Timing matters. Dogs, for instance, are often more alert in the early morning and again in the evening. Cats may show bursts of energy at night. Pay attention. Don’t fight their natural rhythms work with them. Location counts too. A quiet environment without constant interruption lets the pet fully focus and makes positive reinforcement land harder. Outdoors? Great for movement. Indoors? Good for tug, fetch, and scent games, especially when weather gets in the way.
Pet owners aren’t just participants they’re the facilitators. Reading body language is key. Is your dog genuinely excited or just bored and agitated? Is play escalating to aggression? Your job is to set the pace, pause when needed, and reward wins not just tricks, but effort, cooperation, and calm exits. Healthy boundaries during play help reinforce respect while still keeping things fun. Done right, play becomes more than exercise it becomes how you build trust, shape behavior, and teach your pet how to interact with the world.

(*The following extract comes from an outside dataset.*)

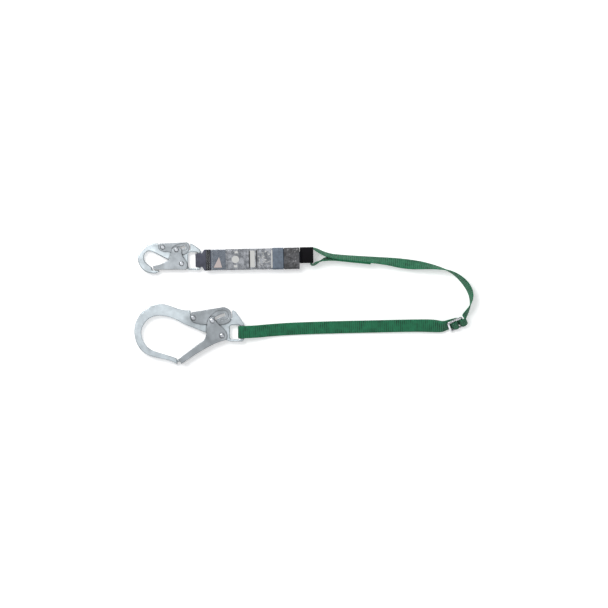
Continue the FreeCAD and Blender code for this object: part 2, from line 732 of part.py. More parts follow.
# Under the left bar and the centre bar's wrap, over the right bar: along, out.
RETURN_IN_BUCKLE = [(24.0, 1.4), (16.1, 4.4), (11.8, 3.8), (9.8, 0.0), (6.6, -5.8),
                    (-2.0, -7.2), (-12.6, -9.2), (-20.5, -10.6)]
FRONT_IN_BUCKLE = [(-20.0, -4.6), (-12.2, -4.1), (-8.6, -1.5), (-5.2, 2.6)]
TAIL_IN_BUCKLE = [(-5.0, -4.7), (-12.4, -6.6), (-20.2, -7.6)]
RETURN_ROUTE = [
    (444.0, -45.2, 0.9, 52, 104),
    (428.0, -45.0, 0.6, 72, 96),
    (406.0, -45.2, 0.4, 86, 92),
    (372.0, -45.8, 0.3, 90, 91),
    (336.0, -46.6, 0.3, 90, 91),
    (290.0, -47.7, 0.3, 90, 91),
    (236.0, -48.8, 0.3, 90, 91),
    (150.0, -51.4, 0.3, 90, 92),
    (98.0, -54.6, 0.4, 90, 92),
    (64.0, -58.0, 0.6, 90, 91),
]
# How far the other two layers lie above the returning one, point by point.
LAYER = 2.7
TAIL_RISE = [3.5, 3.3, 2.9, LAYER, LAYER]
FRONT_RISE = [6.9, 6.5, 5.8, 2 * LAYER, 2 * LAYER, 3.7, 2.8, 2.8, 4.3, 13.2]
FOLD_CENTRE = Vector(37.85, -58.85, 10.4)
FOLD_RADIUS = 8.5
WRAP_RADIUS = 4.0


def middle_line(route):
    """Each route point as the middle of the strap, with its lean and side."""
    return [(Vector(x, y, low + middle_height(lean)), lean, side)
            for x, y, low, lean, side in route]


def bent_route(knots):
    """Straight runs joined by tangent arcs, as stations, and the smallest arc radius."""
    spots = [knot[0] for knot in knots]
    stations = [knots[0]]
    radii = []
    for k in range(1, len(knots) - 1):
        into, out = spots[k] - spots[k - 1], spots[k + 1] - spots[k]
        into_length, out_length = into.Length, out.Length
        turn = into.getAngle(out)
        reach = 0.45 * min(into_length, out_length)
        radius = reach / math.tan(turn / 2)
        radii.append(radius)
        ahead = into.normalize()
        inward = (out - ahead * out.dot(ahead)).normalize()
        start = spots[k] - ahead * reach
        steps = max(2, math.ceil(math.degrees(turn) / 12))
        for n in range(steps + 1):
            t = n / steps
            spot = (start + ahead * (radius * math.sin(turn * t))
                    + inward * (radius * (1 - math.cos(turn * t))))
            stations.append((spot, *blended(knots, k, t, reach, into_length, out_length)))
    stations.append(knots[-1])
    return stations, min(radii)


def blended(knots, k, t, reach, into_length, out_length):
    """Lean and side at a station of the bend at point k."""
    if t < 0.5:
        share = (1 - 2 * t) * reach / into_length
        other = knots[k - 1]
    else:
        share = (2 * t - 1) * reach / out_length
        other = knots[k + 1]
    lean = knots[k][1] * (1 - share) + other[1] * share
    turn = (other[2] - knots[k][2] + 180) % 360 - 180
    return lean, knots[k][2] + turn * share


def ribbon(stations):
    """A flat strap through the stations: flat sections joined by straight-sided lofts."""
    width, thick = dim("strap_width") / 2, dim("strap_thick") / 2
    wires = []
    for k, (spot, lean, side) in enumerate(stations):
        ahead = stations[min(k + 1, len(stations) - 1)][0]
        behind = stations[max(k - 1, 0)][0]
        way = (ahead - behind).normalize()
        a, s = math.radians(lean), math.radians(side)
        across = Vector(math.sin(a) * math.cos(s), math.sin(a) * math.sin(s), math.cos(a))
        across = (across - way * across.dot(way)).normalize()
        out = way.cross(across)
        corners = [spot + across * width * u + out * thick * v
                   for u, v in ((1, 1), (1, -1), (-1, -1), (-1, 1))]
        wires.append(Part.makePolygon(corners + corners[:1]))
    return Part.makeLoft(wires, True, True)


def strap(label, knots):
    stations, tightest = bent_route(knots)
    solid = ribbon(stations)
    length = sum((b[0] - a[0]).Length for a, b in zip(stations, stations[1:]))
    section = dim("strap_width") * dim("strap_thick")
    print(f"{label}: {length:.0f} mm long, smallest bend radius {tightest:.1f} mm,"
          f" volume {solid.Volume / (section * length):.3f} of ideal")
    feature = doc.addObject("Part::Feature", label)
    feature.Shape = solid
    keep(feature, label, Placement())


def raised(knots, rises):
    """The same knots moved out from the strap's upper face, for a layer lying on it."""
    moved = []
    for (spot, lean, side), rise in zip(knots, rises):
        a, s = math.radians(lean), math.radians(side)
        level = Vector(math.cos(s), math.sin(s), 0)
        moved.append((spot + (Vector(0, 0, math.sin(a)) - level * math.cos(a)) * rise, lean, side))
    return moved


def halfway(a, b):
    """The middle of a straight run, where two spans of one strap meet face to face."""
    turn = (b[2] - a[2] + 180) % 360 - 180
    return ((a[0] + b[0]) * 0.5, (a[1] + b[1]) / 2, a[2] + turn / 2)


def fold_knots():
    """Round the large hook's eye bar, from the lower layer to the upper one."""
    knots = []
    for degrees in range(-75, -286, -30):
        a = math.radians(degrees)
        spot = FOLD_CENTRE + Vector(math.cos(a), 0, math.sin(a)) * FOLD_RADIUS
        knots.append((spot, 90, 90))
    return knots


def wrap_knots():
    """Round the buckle's centre bar, from above it to below it."""
    e1, _, e3 = buckle_axes()
    knots = []
    for degrees in (100, 55, 10, -35, -80):
        a = math.radians(degrees)
        spot = BUCKLE_CENTRE + (e1 * math.cos(a) + e3 * math.sin(a)) * WRAP_RADIUS
        knots.append((spot, BUCKLE_LEAN, BUCKLE_SIDE))
    return knots


def in_buckle(points):
    return middle_line([through_buckle(*point) for point in points])


def tail_back():
    return raised(middle_line(RETURN_ROUTE), TAIL_RISE)


def green_strap():
    """One strap in five spans: each pair of neighbours shares the middle of a run."""
    upper, fold, wrap = middle_line(UPPER_ROUTE), fold_knots(), wrap_knots()
    back = in_buckle(RETURN_IN_BUCKLE)
    lower = middle_line(RETURN_ROUTE)
    front = raised(lower, FRONT_RISE)[::-1]
    at_buckle = halfway(upper[-1], back[0])
    at_fold = halfway(fold[-1], front[0])
    at_bar = halfway(wrap[1], wrap[2])
    strap("upper_strap", upper + [at_buckle])
    strap("pack_loop_tail", middle_line(TAIL_ROUTE))
    strap("lower_strap_return", [at_buckle] + back + lower + fold + [at_fold])
    strap("lower_strap_front", [at_fold] + front + in_buckle(FRONT_IN_BUCKLE) + wrap[:2] + [at_bar])
    strap("buckle_tail", [at_bar] + wrap[2:] + in_buckle(TAIL_IN_BUCKLE) + tail_back())


def bar_tacks(label, stations, first, last, rows, per_row, shift):
    """Threads straight through two layers, in rows across the strap."""
    reach = 2 * dim("strap_thick") + 0.7
    a, lean, side = stations[first]
    b = stations[last][0]
    way = (b - a).normalize()
    tilt, s = math.radians(lean), math.radians(side)
    across = Vector(math.sin(tilt) * math.cos(s), math.sin(tilt) * math.sin(s), math.cos(tilt))
    across = (across - way * across.dot(way)).normalize()
    out = way.cross(across)
    length = (b - a).Length
    threads = []
    for i in range(rows):
        for j in range(per_row):
            along = way * (length * (0.08 + 0.84 * i / (rows - 1)))
            aside = across * (18.0 * (j / (per_row - 1) - 0.5))
            spot = a + along + aside + out * (shift - reach / 2)
            thread = doc.addObject("Part::Cylinder", f"{label}_{i + 1}_{j + 1}")
            thread.Radius = 0.35
            thread.Height = reach
            thread.Placement = Placement(spot, Rotation(Vector(0, 0, 1), out))
            threads.append(thread)
    whole = doc.addObject("Part::Compound", label)
    whole.Links = threads
    keep(whole, label, Placement())


def buckle_frame():
    """A bent-wire look in one casting: two side rails, two end bars and a centre bar."""
    bar = dim("buckle_bar")
    long, wide = dim("buckle_length"), dim("buckle_width")
    body = doc.addObject("PartDesign::Body", "buckle_frame")
    outer = rounded_box(-long / 2, -wide / 2, long / 2, wide / 2, 4.0)
    slot_out = long / 2 - bar
    slot_wide = wide / 2 - bar
    slots = []
    for left, right in ((-slot_out, -bar / 2), (bar / 2, slot_out)):
        slots += rounded_box(left, -slot_wide, right, slot_wide, 1.4)
    sketch = new_sketch(body, "buckle_plan", outer + slots)
    pad = new_pad(body, "buckle_blank", sketch, "dims.buckle_bar")
    round_edges(body, "buckle_edges", pad, "0.44 * dims.buckle_bar", on_face_at(bar / 2))
    e1, e2, e3 = buckle_axes()
    turn = Rotation(e1, e2, e3, "ZXY")
    keep(body, "buckle_frame", Placement(BUCKLE_CENTRE, turn))


def build():
    build_hook(SMALL_HOOK)
    build_hook(LARGE_HOOK)
    harness_loop()
    wear_sleeve()
    sleeve_stitching()
    tear_webbing()
    backup_webbing()
    pack_wraps()
    pack_end_loop()
    end_cover()
    green_strap()
    bar_tacks("loop_bar_tacks", middle_line(TAIL_ROUTE), 5, 7, 6, 5, -1.25)
    bar_tacks("buckle_bar_tacks", tail_back(), 4, 3, 5, 5, LAYER / 2)
    buckle_frame()
    doc.recompute()


def check():
    """Stops if anything failed, is empty or isn't valid."""
    for item in doc.Objects:
        if "Invalid" in item.State or "Error" in item.State:
            raise RuntimeError(f"{item.Name} failed: {item.State}")
    for item in subparts:
        if item.Shape.isNull() or not item.Shape.isValid():
            raise RuntimeError(f"{item.Label} has no valid shape")


def write():
    os.makedirs("parts", exist_ok=True)
    for item in subparts:
        item.Shape.exportStep(f"parts/{item.Label}.step")
        box = item.Shape.BoundBox
        print(f"{item.Label}: {box.XMin:.1f} {box.YMin:.1f} {box.ZMin:.1f}"
              f" to {box.XMax:.1f} {box.YMax:.1f} {box.ZMax:.1f}, {item.Shape.Volume:.0f} mm3")


build()
check()
write()
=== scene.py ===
"""Shock absorbing lanyard: looks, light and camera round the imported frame. Metres, row frame."""
import json
import math
import random

import bmesh
import bpy
from mathutils import Matrix, Vector, noise

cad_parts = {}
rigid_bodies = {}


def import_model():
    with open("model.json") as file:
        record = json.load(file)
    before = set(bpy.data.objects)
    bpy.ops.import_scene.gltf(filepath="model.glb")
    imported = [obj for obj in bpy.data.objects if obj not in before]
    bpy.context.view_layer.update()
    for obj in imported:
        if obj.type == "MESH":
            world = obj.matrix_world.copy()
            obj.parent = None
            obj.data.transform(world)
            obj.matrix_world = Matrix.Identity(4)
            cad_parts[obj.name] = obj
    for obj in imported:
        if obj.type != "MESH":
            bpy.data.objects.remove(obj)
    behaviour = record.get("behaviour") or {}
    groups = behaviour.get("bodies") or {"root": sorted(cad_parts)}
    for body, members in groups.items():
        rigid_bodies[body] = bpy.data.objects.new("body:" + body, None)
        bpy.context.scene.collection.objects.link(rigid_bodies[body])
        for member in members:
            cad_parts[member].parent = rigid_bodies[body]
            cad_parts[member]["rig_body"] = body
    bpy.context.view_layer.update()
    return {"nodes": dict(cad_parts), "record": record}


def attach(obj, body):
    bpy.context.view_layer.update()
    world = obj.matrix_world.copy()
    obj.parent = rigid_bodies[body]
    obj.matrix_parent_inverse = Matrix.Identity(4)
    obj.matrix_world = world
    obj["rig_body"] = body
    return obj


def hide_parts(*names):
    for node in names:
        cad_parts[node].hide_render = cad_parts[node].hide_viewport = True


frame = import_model()
MM = 0.001
random.seed(7)
NODES = frame["nodes"]
ROOT = "webbing"

# ---------------------------------------------------------------- camera
CAMERA_HEIGHT = 6.0
VIEW_CENTRE = (0.1636, -0.0013)
VIEW_WIDTH = 1.2464
SENSOR = 36.0
camera_data = bpy.data.cameras.new("camera")
camera_data.sensor_width = SENSOR
camera_data.lens = SENSOR * CAMERA_HEIGHT / VIEW_WIDTH
camera_data.clip_end = 50.0
camera = bpy.data.objects.new("camera", camera_data)
camera.location = (*VIEW_CENTRE, CAMERA_HEIGHT)
bpy.context.scene.collection.objects.link(camera)
bpy.context.scene.camera = camera

# ---------------------------------------------------------------- strap routes
STRAP_WIDTH = 25.4 * MM
STRAP_THICK = 2.2 * MM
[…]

Final Thoughts: Moving Beyond Toys
Play isn’t a bonus it’s a cornerstone. In 2026, responsible pet parenting hinges on seeing play as preventive care, not just entertainment. Daily engagement reduces stress, curbs anxiety, and builds internal balance before behavioral problems ever start. A few minutes of focused play can often do more than hours of passive companionship.
This doesn’t mean endless tug of war sessions or filling your home with squeaky toys. It means showing up with intent. Making time real time to physically, mentally, and emotionally engage your pet. It could be five minutes of hide and seek, a chase game in the yard, or structured fetch with recall drills. Depth over duration.
The long game here is trust. Regular play cements communication, reinforces boundaries, and nurtures a feedback loop between pet and person. Obedience doesn’t come from commands shouted across the living room; it’s built through shared experience, moment after moment.
Real change in a pet’s behavior doesn’t require a total lifestyle overhaul. Just small, consistent shifts a habit of looking up from your phone and tossing the ball, training through play, and providing a safe space for release. That’s how you turn chaos into calm.